Alison: I saw what I don’t want to become.

Is there a single event that turned retirement from a far-off to-do into a real, stark reality? We asked our Customer Bloggers to weigh in. Here’s what Alison, a 31 year old Saver in Los Angeles, has to say.

When I was finishing up my degree in Michigan, I became a bank teller for a local bank. I was eventually promoted to an account associate and moved from behind the teller line to behind a desk in the lobby of the bank.

The branch I worked for was located near a retirement community. The elderly residents of that community were, for the most part, fairly strapped for cash. Many, if not all of them, depended on Social Security to pay their bills and put food on their tables. Most did not have IRAs, 401(k)s, pensions or even basic savings accounts.

They were, to be frank, broke.

Around that time, the Social Security Administration made a big push for direct deposit of Social Security payments and I would have to verify funds for many of these people on a monthly basis. They were terrified of the new technology and terrified that their money wasn’t going to be there on time.

If they did not get their money on time, then the rent would not get paid. They could not afford to pick up the few grocery items they used on a regular basis and, in the bitter cold Michigan winter, feared that they would not be able to pay for their heat and lights. None of these folks were younger than 70 and all of them were scared on a daily basis that their most basic needs would not be met.

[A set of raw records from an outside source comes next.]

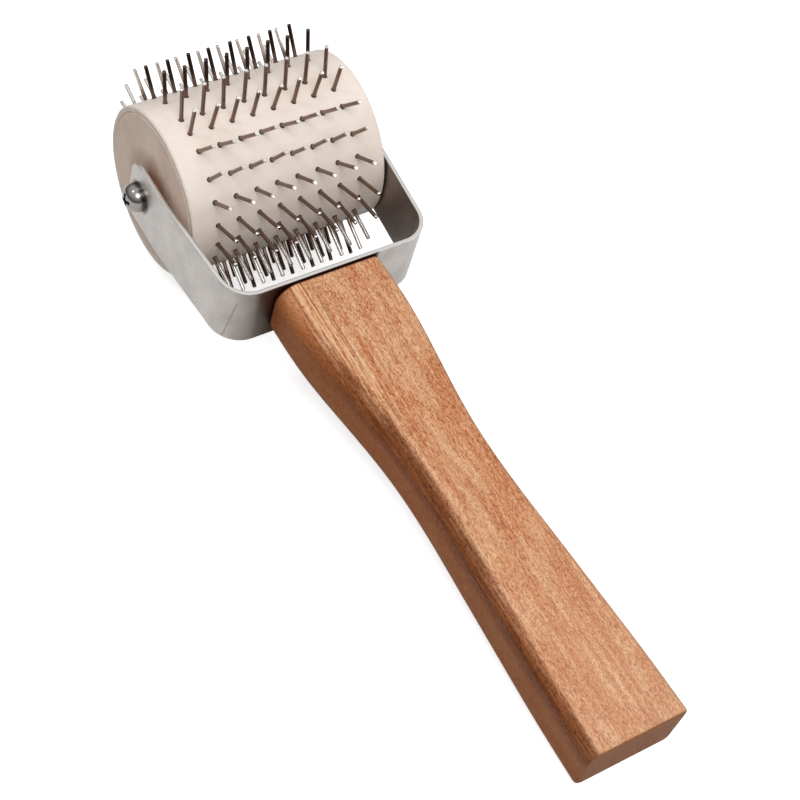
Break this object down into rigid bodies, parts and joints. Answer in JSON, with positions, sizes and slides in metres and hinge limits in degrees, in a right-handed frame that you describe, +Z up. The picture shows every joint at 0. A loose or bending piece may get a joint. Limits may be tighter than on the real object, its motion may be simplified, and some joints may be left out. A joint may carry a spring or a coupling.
{
  "type": "honeycomb uncapping roller",
  "caption": "Needle roller for pricking the wax caps of honeycomb: a plastic drum set with steel needles turns in a bent steel yoke on a waisted wooden handle.",
  "frame": {"origin": "on the surface the tool lies on, under the middle of its box", "axes": "+X along the drum's axle, +Y away from the handle towards the drum, +Z up; the tool lies on its lowest needles and the butt of its handle"},
  "size_m": [0.0927, 0.2836, 0.0836],
  "materials": {
    "stainless": "satin bent strip",
    "hardwood": "open-pored, lightly oiled",
    "bright_steel": "bright plated",
    "nylon": "natural, matt",
    "ivory_plastic": "semi-gloss ivory",
    "tan_plastic": "matt tan grey",
    "grey_plastic": "matt grey",
    "needle_steel": "drawn wire, slightly dull"
  },
  "bodies": {
    "frame": {"yoke": "stainless", "handle": "hardwood", "axle_rod": "bright_steel", "axle_screws": "bright_steel", "handle_screws": "bright_steel", "washer_left": "nylon", "washer_right": "nylon"},
    "drum": {"drum_shell": "ivory_plastic", "core_sleeve": "grey_plastic", "end_cap_left": "tan_plastic", "end_cap_right": "tan_plastic", "bush_left": "nylon", "bush_right": "nylon", "needle_row_01": "needle_steel", "needle_row_02": "needle_steel", "needle_row_03": "needle_steel", "needle_row_04": "needle_steel", "needle_row_05": "needle_steel", "needle_row_06": "needle_steel", "needle_row_07": "needle_steel", "needle_row_08": "needle_steel", "needle_row_09": "needle_steel", "needle_row_10": "needle_steel", "needle_row_11": "needle_steel", "needle_row_12": "needle_steel", "needle_row_13": "needle_steel", "needle_row_14": "needle_steel", "needle_row_15": "needle_steel", "needle_row_16": "needle_steel", "needle_row_17": "needle_steel", "needle_row_18": "needle_steel", "needle_row_19": "needle_steel", "needle_row_20": "needle_steel", "needle_row_21": "needle_steel", "needle_row_22": "needle_steel", "needle_row_23": "needle_steel", "needle_row_24": "needle_steel"}
  },
  "joints": [
    {"name": "drum_spin", "type": "hinge", "parent": "frame", "child": "drum", "pos_m": [0, 0.09983, 0.04173], "axis": [1, 0, 0], "continuous": true}
  ]
}
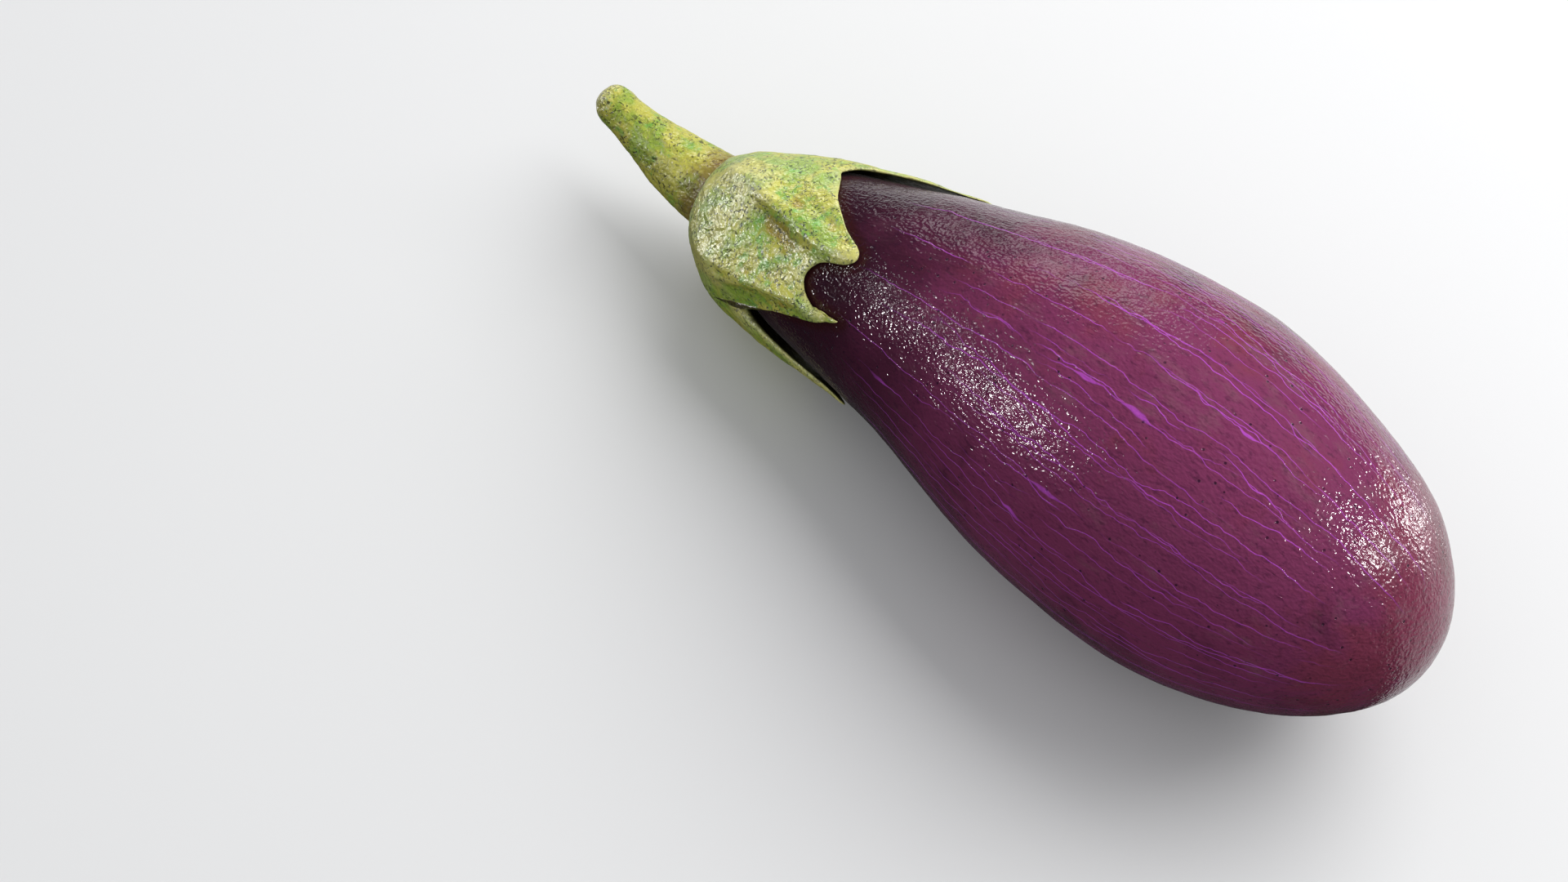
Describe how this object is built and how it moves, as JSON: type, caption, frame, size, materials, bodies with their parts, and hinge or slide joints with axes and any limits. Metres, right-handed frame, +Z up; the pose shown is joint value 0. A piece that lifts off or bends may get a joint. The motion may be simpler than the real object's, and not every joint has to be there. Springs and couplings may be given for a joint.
{
  "type": "eggplant",
  "caption": "Whole purple eggplant lying on its side, with a five-sepal green calyx over its neck and a short cut stalk that bends upward.",
  "frame": {"origin": "on the surface it lies on, inside the small flat spot under its weight", "axes": "+X along the fruit towards the blossom end, +Z up, the stalk towards -X"},
  "size_m": [0.232, 0.0798, 0.0796],
  "materials": {
    "skin": "taut glossy eggplant skin, near-black purple at the neck to wine and reddish purple at the blossom end, with thin violet veins lengthwise and fine leathery pores",
    "calyx_green": "dull leathery yellow-green calyx with greener patches, tan hollows, pale rims, dark specks and a fine net of cracks",
    "stalk_green": "dull yellow-green herbaceous stalk with dark specks, brown at the crease where it meets the calyx"
  },
  "bodies": {
    "root": {"fruit": "skin", "calyx": "calyx_green", "stalk": "stalk_green"}
  },
  "joints": []
}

I was 25 at the time, and saw that I never wanted to be that person. I have lived paycheck to paycheck (and am doing so now, matter of fact) but I see that as temporary. I’m sure that many of the residents of that retirement community felt the same way. That their money issues were short-term and eventually they’d get the kind of balance in their savings accounts that would guarantee a long, happy, worry free retirement.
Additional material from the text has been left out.